Alica Fruhwaldova - The Loves I Have Lost

This free talk is given by Alica Fruhwaldova, a second generation Jewish Holocaust survivor from Banska Bystrica in Slovakia. Her parents were spared from deportation to the extermination camps but were forced to flee to remote Slovakia where they remained hidden during the harshest of winters. Alica tells their harrowing story of survival in her book - The Loves I Have Lost.

This event takes place on Tuesday 27 February from 2.30pm to 3.30pm at Durham Clayport Library.

To book a place at this free event, contact Durham Clayport Library.

The Porrajmos

This exhibition recounts the Porrajmos or Gypsy Holocaust where hundreds of thousands of Gypsies died during the Second World War.

View the exhibition in Durham Cathedral's Galilee chapel from Friday 26 to Sunday 28 January. Friday and Saturday 10.00am - 4.00pm and Sunday 12 noon - 4.00pm.

You can also view this exhibition at St. Aidan's College (Bailey Room), University of Durham, Windmill Hill, DH1 3LJ until Friday 2 February.

Monday to Friday 10.00am - 8.00pm (excluding Wednesday 24 January 10.00am - 5.00pm, Friday 26 January 10.00am - 3.00pm and Friday 2 February 10.00am - 3.00pm).

Saturday and Sunday 11.00am - 4.00pm.

The Story - virtual exhibition

This online exhibition by Durham County Record Office, one of the services moving into The Story, centres on the recently deposited letters of gunner Jack Fairweather, who alongside many local men, took part in the liberation of Belsen Concentration Camp. Writing to his fiancée, his need to record his experience obvious: 'the story I have to tell is almost too horrible for words but I feel I must tell of what I've seen in the last few days'.
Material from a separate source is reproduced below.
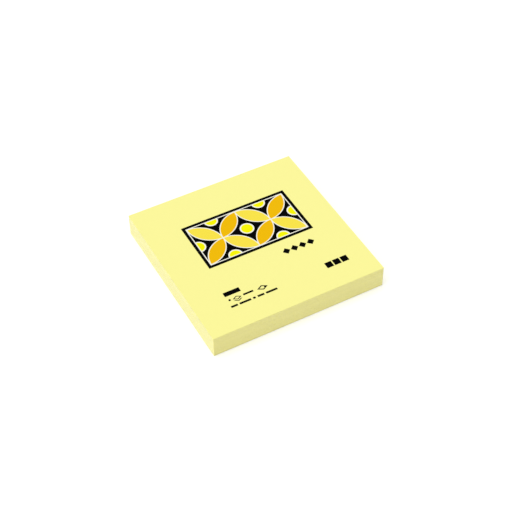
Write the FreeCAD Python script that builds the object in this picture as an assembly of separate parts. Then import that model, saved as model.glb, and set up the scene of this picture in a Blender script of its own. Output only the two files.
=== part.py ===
import FreeCAD, Part
import math
import os

# Sticky note pad: one hundred plain paper notes held together by a strip of
# low-tack adhesive along the head edge of each note's underside. A printed
# cover sheet closes the top, and a release-coated backing sheet under the last
# note keeps its adhesive clean. The whole pad is cut square in one stack, so
# all the sheets share one outline and show their cut edges on the four sides.
#
# Frame: origin in the middle of the underside, +X to the reader's right,
# +Y from the foot towards the glued head edge, +Z up. Sizes in millimetres.

# The pad's outline, as the guillotine cuts it
pad_width = 76.0
pad_depth = 76.0

# The sheets
note_count = 100
note_thickness = 0.097
cover_thickness = 0.10
backing_thickness = 0.15

# The adhesive strip, and the bare paper beside it at the head and the sides
strip_depth = 19.0
strip_thickness = 0.02
strip_margin = 0.5

# How far a note's cut edge may lie behind the side of the pad. The glued head
# edge holds its notes in line better than the three free edges do.
head_edge_play = 0.03
free_edge_play = 0.07

# The spread of the notes' edges within that play: a share that changes from
# each note to the next, and a share that drifts slowly up the stack
next_note_share = 0.65
drift_share = 1 - next_note_share
golden_ratio = (math.sqrt(5) - 1) / 2
notes_per_drift = 23

# The pad's sides. Each starts elsewhere in that spread, so no two show the same steps.
sides = ["left", "right", "foot", "head"]

# Heights of the layers above the table, from the bottom up
backing_top = backing_thickness
last_note_bottom = backing_top + strip_thickness
first_note_top = last_note_bottom + note_count * note_thickness
cover_bottom = first_note_top + strip_thickness


def flat_sheet(left, right, foot, head, bottom, thickness):
    """A square-cornered sheet between its four cut edges, lying at a height."""
    corners = [
        FreeCAD.Vector(left, foot, bottom),
        FreeCAD.Vector(right, foot, bottom),
        FreeCAD.Vector(right, head, bottom),
        FreeCAD.Vector(left, head, bottom),
    ]
    outline = Part.makePolygon(corners + corners[:1])
    return Part.Face(outline).extrude(FreeCAD.Vector(0, 0, thickness))


def full_sheet(bottom, thickness):
    """A sheet that fills the pad's outline, such as the cover or the backing."""
    return flat_sheet(-pad_width / 2, pad_width / 2, -pad_depth / 2, pad_depth / 2, bottom, thickness)


def setback(note, side):
    """How far the edge of one note lies behind that side of the pad."""
    play = head_edge_play if side == "head" else free_edge_play
    side_start = sides.index(side) / len(sides)
    next_note_part = (note * golden_ratio + side_start) % 1
    drift_turn = 2 * math.pi * (note / notes_per_drift + side_start)
    drift_part = (1 + math.sin(drift_turn)) / 2
    return play * (next_note_share * next_note_part + drift_share * drift_part)


def note_block():
    """All the notes as one solid, with the step of every note on all four sides."""
    notes = []
    for note in range(note_count):
        notes.append(
            flat_sheet(
                -pad_width / 2 + setback(note, "left"),
                pad_width / 2 - setback(note, "right"),
                -pad_depth / 2 + setback(note, "foot"),
                pad_depth / 2 - setback(note, "head"),
                last_note_bottom + note * note_thickness,
                note_thickness,
            )
        )
    return notes[0].multiFuse(notes[1:]).removeSplitter()


def adhesive_strip(bottom):
    """The coated strip along the head edge, under one sheet."""
    head = pad_depth / 2 - strip_margin
    return flat_sheet(
        -pad_width / 2 + strip_margin,
        pad_width / 2 - strip_margin,
        head - strip_depth,
        head,
        bottom,
        strip_thickness,
    )


def one_solid(shape):
    """The single closed solid in a shape."""
    (solid,) = shape.Solids
    return solid


pieces = {
    "backing_sheet": full_sheet(0, backing_thickness),
    "last_note_adhesive_strip": adhesive_strip(backing_top),
    "note_sheets": note_block(),
    "cover_adhesive_strip": adhesive_strip(first_note_top),
    "cover_sheet": full_sheet(cover_bottom, cover_thickness),
}

os.makedirs("parts", exist_ok=True)
for name, shape in pieces.items():
    one_solid(shape).exportStep(os.path.join("parts", name + ".step"))
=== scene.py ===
"""The looks of a sticky note pad: its paper, the print on its cover, the light and the camera."""

import math

import bmesh
import bpy
from mathutils import Matrix, Vector, noise


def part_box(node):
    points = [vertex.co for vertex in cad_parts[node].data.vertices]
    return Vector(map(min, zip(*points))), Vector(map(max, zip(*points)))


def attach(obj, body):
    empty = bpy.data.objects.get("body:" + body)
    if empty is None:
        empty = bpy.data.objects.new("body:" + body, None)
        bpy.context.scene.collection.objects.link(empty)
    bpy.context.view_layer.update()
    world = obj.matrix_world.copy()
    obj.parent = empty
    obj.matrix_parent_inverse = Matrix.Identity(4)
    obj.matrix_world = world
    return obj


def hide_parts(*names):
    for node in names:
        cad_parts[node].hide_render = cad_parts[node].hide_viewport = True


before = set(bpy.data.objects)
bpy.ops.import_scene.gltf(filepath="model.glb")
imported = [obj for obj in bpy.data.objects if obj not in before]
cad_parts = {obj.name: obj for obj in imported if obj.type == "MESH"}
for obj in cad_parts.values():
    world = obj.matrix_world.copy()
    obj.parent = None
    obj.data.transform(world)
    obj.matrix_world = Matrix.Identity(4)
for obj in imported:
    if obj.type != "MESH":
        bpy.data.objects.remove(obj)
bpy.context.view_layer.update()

# Lengths are worked out in millimetres, and Blender's unit is the metre
mm = 0.001

# Colours, as the shares of red, green and blue light that they send back
cover_yellow = (0.966, 0.926, 0.329)
edge_yellow = (0.968, 0.889, 0.255)
fibre_sheen = (0.92, 1.0, 1.0)
# The next colour is painted shade, for the narrow gaps between the notes
painted_gap_shade = (0.25, 0.21, 0.04)
backing_cream = (0.86, 0.83, 0.62)
glue_cream = (0.86, 0.84, 0.62)
amber_ink = (0.939, 0.768, 0.070)
bright_yellow_ink = (0.925, 0.900, 0.002)
orange_ink = (0.871, 0.497, 0.003)
white_ink = (0.93, 0.92, 0.80)
black_ink = (0.0008, 0.0008, 0.0008)
floor_white = (0.86, 0.86, 0.86)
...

View the exhibition at The Story - the liberation of Belsen concentration camp.

Previous speakers 

Smajo Beso

Smajo talks about his childhood in pre-war Bosnia and about the modern, multi-ethnic and multi-cultural European country and how it quickly succumbed to hatred and intolerance. 

Bosnia became the scene of the biggest atrocities and the only instance of genocide on European soil since the Holocaust. Smajo's father, along with most of his other male relatives were taken to a concentration camp where they were tortured and endured regular beatings. Smajo reflects on the difficulties of growing up during a war, losing family members, and being shelled and shot at on a daily basis. He also shares his experience of surviving on very little food and water, often going days without anything to eat, and living in ruins and rubble, before fortunately escaping and coming to live in the North East of England.

Icon for pdf Transcript Smajo Holocaust Memorial Day 2021 (PDF, 150.3kb)

Tomi Komoly

Hungarian-born Tomi talks about how his family was torn apart when his father was called up to the forced labour unit of the Hungarian Army, his time in a walled ghetto, his escape with his mother in 1944 and liberation by the Soviet army in January 1945.

Icon for pdf Transcript Tomi Komoly Holocaust Memorial Day (PDF, 185.8kb)

Eva Clarke

Holocaust survivor Eva Clarke tells her families story. Eva was born in Mauthausen concentration camp in 1945. Fifteen of Eva's family members were killed in Auschwitz-Birkenau, leaving only her and her mother as survivors.

Icon for pdf Transcript Eva Clarke Holocaust Memorial Day (PDF, 188.6kb)

Uri Winterstein

Uri told us how, at just 1 month old, he was put in the care of a non-Jewish woman because his parents realised that it would be very difficult to keep a baby quiet if they needed to go into hiding. Uri explained how nine of his wider family were sent to Auschwitz-Birkenau, where they were killed. How his father, a member of an underground movement, attempted to halt the deportation of Jews by bribing key SS officers and government officials and how his father, then mother and sister were caught and sent to Terezin. When he was reunited with his family at the end of the war, aged 19 months old, he could not walk or talk. After the war and takeover of Czechoslovakia by the Communists in 1948, his family left the country and ended up in Brazil.